Implications for the 2020 general election
The election comes with potentially significant stakes for this year’s presidential race: In addition to the Democratic primary between former Vice President Joe Biden and Vermont Sen. Bernie Sanders, voters next Tuesday will be deciding a state Supreme Court race. Currently, Wisconsin’s high court is deadlocked, 3-3, on a case that could result in the purge of more than 200,000 voters from the rolls in a state President Donald Trump won by just 23,000 votes in 2016. A conservative justice who represents the deciding vote has so far sat out the case ahead of the election.
Wisconsin’s April 7 primary is the first election since Biden swept Arizona, Florida and Illinois in a head-to-head matchup with Sanders on March 17.
Both candidates and their campaigns have halted all travel and in-person get-out-the-vote efforts, instead broadcasting events online while staff and volunteers have phone-banked and texted potential supporters.
Wisconsin is a key swing state in November’s general election. In 2016, Sanders defeated Hillary Clinton in the state’s presidential primary, with its largely white and liberal primary electorate giving him incentive to remain in their hard-fought race despite Clinton’s delegate lead.
This time, Biden has a more daunting advantage, with 1,180 delegates out of the 1,991 it takes to clinch the nomination – 317 more than Sanders, per CNN’s estimate. He has also won states like Michigan that Sanders had won in 2016.
While Sanders’ path to the nomination has already been virtually eliminated, a loss in Wisconsin would indicate that nothing has changed the trajectory of the Democratic race even amid historic circumstances.

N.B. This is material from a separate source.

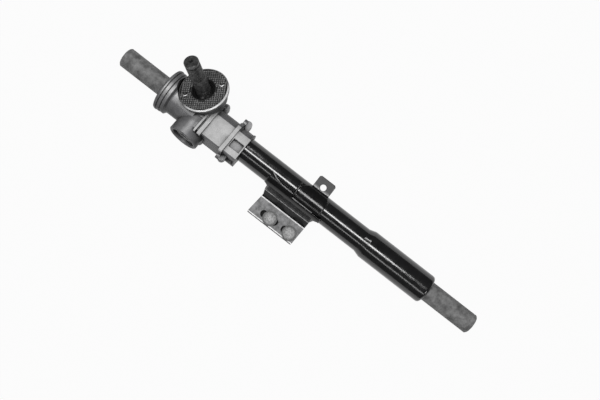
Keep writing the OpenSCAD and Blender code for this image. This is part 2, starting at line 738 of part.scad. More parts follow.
module bearing_outer_race() {
    color(colour_steel) on_pinion_axis() difference() {
        translate([0, 0, bearing_from]) ring(bearing_r, race_mid + race_gap, bearing_w);
        ball_track();
    }
}

module bearing_inner_race() {
    color(colour_steel) on_pinion_axis() difference() {
        translate([0, 0, bearing_from]) ring(race_mid - race_gap, journal_r + fine, bearing_w);
        ball_track();
    }
}

module bearing_balls() {
    color("white") on_pinion_axis() at_balls() sphere(d = ball_d, $fn = 32);
}

module bearing_cage() {
    color("#b08d57") on_pinion_axis() difference() {
        translate([0, 0, bearing_from + bearing_w / 2 - cage_w / 2])
            ring(race_mid + 0.5 * race_gap, race_mid - 0.5 * race_gap, cage_w);
        at_balls() rotate([0, 90, 0]) cylinder(h = 2 * race_gap, d = ball_d + 2 * running, center = true);
    }
}

module bearing_circlip() {
    color(colour_steel) on_pinion_axis() translate([0, 0, bearing_to + fine]) difference() {
        ring(journal_r + 1.8, journal_r - 0.6, circlip_t);
        translate([0, -1.5, -past]) cube([2 * journal_r, 3, circlip_t + 2 * past]);
    }
}

module lower_bush() {
    color("#b08d57") on_pinion_axis() translate([0, 0, bush_to])
        ring(bush_r, lower_journal_d / 2 + running, bush_len);
}

module bore_plug() {
    color(colour_steel) on_pinion_axis() translate([0, 0, tower_bottom + 0.8]) difference() {
        cylinder(h = bore_plug_t - 0.8, r = plug_bore_r);
        translate([0, 0, -past]) cylinder(h = past + 0.8, r = plug_bore_r - 1.6);
    }
}

// One rack tooth space, open towards +Y, centred on X = 0.
module tooth_space() {
    slope = tan(pressure_angle);
    middle_y = tooth_tip_y - normal_module;
    half = pitch / 4;
    function half_at(y) = half + (y - middle_y) * slope;
    above = tooth_tip_y + past;
    translate([0, 0, -rack_r - past]) linear_extrude(2 * (rack_r + past)) polygon([
        [-half_at(tooth_root_y), tooth_root_y], [half_at(tooth_root_y), tooth_root_y],
        [half_at(above), above], [-half_at(above), above]
    ]);
}

module rack_bar() {
    c = rack_chamfer;
    first = -ceil(teeth_left / pitch);
    last = ceil(teeth_right / pitch);
    color("darkgray") tilted() difference() {
        along_x(-rack_left) rotate_extrude() polygon([
            [0, 0], [rack_r - c, 0], [rack_r, c], [rack_r, rack_len - c], [rack_r - c, rack_len], [0, rack_len]
        ]);
        for (k = [first : last]) translate([k * pitch, 0, 0]) tooth_space();
        translate([(first - 0.5) * pitch, tooth_tip_y, -rack_r - past])
            cube([(last - first + 1) * pitch, rack_r, 2 * (rack_r + past)]);
        for (end = [0, 1]) translate([end == 0 ? -rack_left : rack_len - rack_left, 0, 0])
            rotate([0, end == 0 ? 90 : -90, 0]) {
                translate([0, 0, -past]) cylinder(h = tie_thread_depth + past, d = tie_thread_d);
                translate([0, 0, -0.01]) cylinder(h = 1.4, d1 = tie_thread_d + 2.8, d2 = tie_thread_d);
            }
    }
}

// Involute outline of the pinion, with a tooth centred on the X axis.
function involute(a) = tan(a) * 180 / PI - a;
half_tooth = 90 / pinion_teeth + (2 * profile_shift * tan(pressure_angle) / pinion_teeth) * 180 / PI
    + involute(transverse_angle) - (backlash / 2 / pitch_r) * 90 / PI;
flank_from = max(base_r, pinion_root_r);
function flank_angle(r) = half_tooth - involute(acos(min(1, base_r / r)));
function polar(r, a) = r * [cos(a), sin(a)];
flank_steps = 5;
pinion_outline = [
    for (k = [0 : pinion_teeth - 1])
        let (mid = 360 * k / pinion_teeth, gap = 180 / pinion_teeth)
            each concat(
                [polar(pinion_root_r, mid - gap), polar(pinion_root_r, mid - half_tooth)],
                [for (i = [0 : flank_steps])
                    let (r = flank_from + (pinion_tip_r - flank_from) * i / flank_steps)
                        polar(r, mid - flank_angle(r))],
                [for (i = [flank_steps : -1 : 0])
                    let (r = flank_from + (pinion_tip_r - flank_from) * i / flank_steps)
                        polar(r, mid + flank_angle(r))],
                [polar(pinion_root_r, mid + half_tooth)]
            )
];

module helical_teeth() {
    lead = tan(skew_angle) / pitch_r * 180 / PI;
    face = 2 * pinion_half_face;
    translate([0, 0, -pinion_half_face]) rotate([0, 0, -90 - lead * pinion_half_face])
        linear_extrude(height = face, twist = -lead * face, slices = 14) polygon(pinion_outline);
}

module serrations(h) {
    r = upper_shaft_d / 2 - 0.05;
    step = 360 / serration_count;
    linear_extrude(h) polygon([
        for (i = [0 : serration_count - 1]) each [
            polar(r, (i - 0.12) * step), polar(r, (i + 0.12) * step),
            polar(r - serration_depth, (i + 0.5) * step)
        ]
    ]);
}

// Pinion and input shaft in one forging: lower journal, teeth, bearing journal and serrations.
module pinion_shaft() {
    low = bush_to - 0.4;
    core_r = pinion_root_r - 0.5;
    collar_r = pinion_tip_r - 1;
    collar_from = pinion_half_face - 0.3;
    collar_to = pinion_half_face + 1.3;
    upper_r = upper_shaft_d / 2;
    shoulder = nut_top + 3;
    groove_at = shaft_tip - 3.4 - clamp_groove_w;
    serration_from = groove_at - serration_len;
    color("dimgray") on_pinion_axis() difference() {
        union() {
            helical_teeth();
            rotate_extrude() polygon([
                [0, low], [lower_journal_d / 2 - 0.8, low], [lower_journal_d / 2, low + 0.8],
                [lower_journal_d / 2, -collar_to], [collar_r - 0.6, -collar_to],
                [collar_r, 0.6 - collar_to], [collar_r, -collar_from], [core_r, -collar_from],
                [core_r, collar_from], [collar_r, collar_from], [collar_r, collar_to - 0.6],
                [collar_r - 0.6, collar_to], [journal_r + 1.2, collar_to],
                [journal_r + 1.2, bearing_from - fine], [journal_r, bearing_from - fine],
                [journal_r, bearing_to + fine], [journal_r - 0.6 - fine, bearing_to + fine],
                [journal_r - 0.6 - fine, bearing_to + circlip_t + 2 * fine], [journal_r, bearing_to + circlip_t + 2 * fine],
                [journal_r, shoulder], [upper_r, shoulder + 1], [upper_r, serration_from],
                [upper_r - serration_depth - 0.4, serration_from], [upper_r - serration_depth - 0.4, groove_at],
                [upper_r - clamp_groove_depth, groove_at], [upper_r - clamp_groove_depth, groove_at + clamp_groove_w],
                [upper_r, groove_at + clamp_groove_w], [upper_r, shaft_tip - 1], [upper_r - 1, shaft_tip],
                [0, shaft_tip]
            ]);
            translate([0, 0, serration_from - 0.3]) serrations(serration_len + 0.29);
        }
        translate([0, 0, shaft_tip - 3]) cylinder(h = 3.1, r1 = 0.6, r2 = 2.2);
    }
}

pinion_housing();
rack_tube();
mounting_bracket();
side_tab();
bracket_bolts();
bracket_washers();
thrust_yoke();
yoke_liner();
yoke_o_ring();
yoke_spring();
adjuster_plug();
ring_nut();
shaft_seal();
bearing_outer_race();
bearing_balls();
bearing_cage();
lower_bush();
bore_plug();
rack_bush();
bush_ring();
rack_bar();
pinion_shaft();
bearing_inner_race();
bearing_circlip();
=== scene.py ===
import json
import math
import random

import bmesh
import bpy
from mathutils import Matrix, Vector


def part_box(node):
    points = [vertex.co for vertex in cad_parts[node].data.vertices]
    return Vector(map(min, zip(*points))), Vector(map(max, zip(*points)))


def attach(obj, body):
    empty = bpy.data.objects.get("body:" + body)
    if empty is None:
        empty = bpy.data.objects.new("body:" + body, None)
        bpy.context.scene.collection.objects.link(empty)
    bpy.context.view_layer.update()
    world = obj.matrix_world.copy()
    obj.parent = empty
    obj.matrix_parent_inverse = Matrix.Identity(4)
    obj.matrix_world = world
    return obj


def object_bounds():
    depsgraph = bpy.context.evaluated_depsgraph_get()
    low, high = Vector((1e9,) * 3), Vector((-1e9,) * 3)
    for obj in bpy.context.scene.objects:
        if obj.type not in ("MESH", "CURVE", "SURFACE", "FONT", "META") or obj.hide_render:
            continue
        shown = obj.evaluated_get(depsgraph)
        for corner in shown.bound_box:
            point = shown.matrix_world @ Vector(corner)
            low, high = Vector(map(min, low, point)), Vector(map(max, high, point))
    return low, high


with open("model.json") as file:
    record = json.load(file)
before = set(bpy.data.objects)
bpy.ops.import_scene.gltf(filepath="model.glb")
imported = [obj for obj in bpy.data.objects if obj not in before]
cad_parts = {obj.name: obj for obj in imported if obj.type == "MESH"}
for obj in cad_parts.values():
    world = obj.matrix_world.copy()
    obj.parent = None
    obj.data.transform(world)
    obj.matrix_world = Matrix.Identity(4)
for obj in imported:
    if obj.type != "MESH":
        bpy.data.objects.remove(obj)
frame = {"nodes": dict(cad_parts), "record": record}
cad_box = [list(corner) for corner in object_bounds()]
nodes = frame["nodes"]


# Camera. It looks straight down on the rack from 0.8 m above the rack's axis, and is
# rolled so that the rack runs from the upper left of the picture to the lower right.
scene = bpy.context.scene
scene.view_settings.view_transform = "Standard"
rack_low, rack_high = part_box("rack_bar")
rack_middle = (rack_low + rack_high) / 2
camera_height = 0.800
camera_x = 0.0005
camera_y = 0.0382
camera_roll = math.radians(37.83)
view_width = 0.681
sensor_width = 36.0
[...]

The Biden campaign’s Wisconsin efforts have focused largely on providing potential supporters with absentee voting information through calls, texts and social media. The campaign also hosted a tele-town hall with Wisconsin faith leaders that featured Louisiana Rep. Cedric Richmond, a Biden campaign co-chair, and targeted young people in Madison with advertising for a recent “virtual happy hour” Biden held for young voters.
The Sanders campaign, too, has phone banked and texted potential supporters in Wisconsin, and recently announced Rep. Mark Pocan as the chair of his campaign in the state.
Lawsuits leave last-minute uncertainty
There could still be last-minute changes to the primary process: A spate of lawsuits seeking changes ranging from eased absentee ballot requirements to a delay in the election date are currently in front of judges.
In one significant lawsuit, the Republican Party of Wisconsin sued after the clerks in Democratic-leaning Dane and Milwaukee counties issued guidance to absentee voters saying they could do so without having to upload photos of their IDs – a potential technical hurdle for older and poorer voters.
Republicans in Wisconsin have opposed any changes to delay the primary or move it to a by-mail only voting system.
“That seems to me it would really undermine the election if we don’t let the process to continue as we are,” GOP state Assembly speaker Robin Vos told the Milwaukee Journal-Sentinel.
Democrats are also seeking flexibility on the requirement that those who submit absentee ballots have witnesses.
Wikler said there are a range of ways in which the courts could extend windows for absentee ballots and ensure all that are mailed in are counted.
“Extending the deadline for absentee ballots to be received would make a huge difference. Extending the window for courts to be able to count ballots would help make this election work. Removing the requirement to get a witness when you file your absentee ballot is common sense,” he said.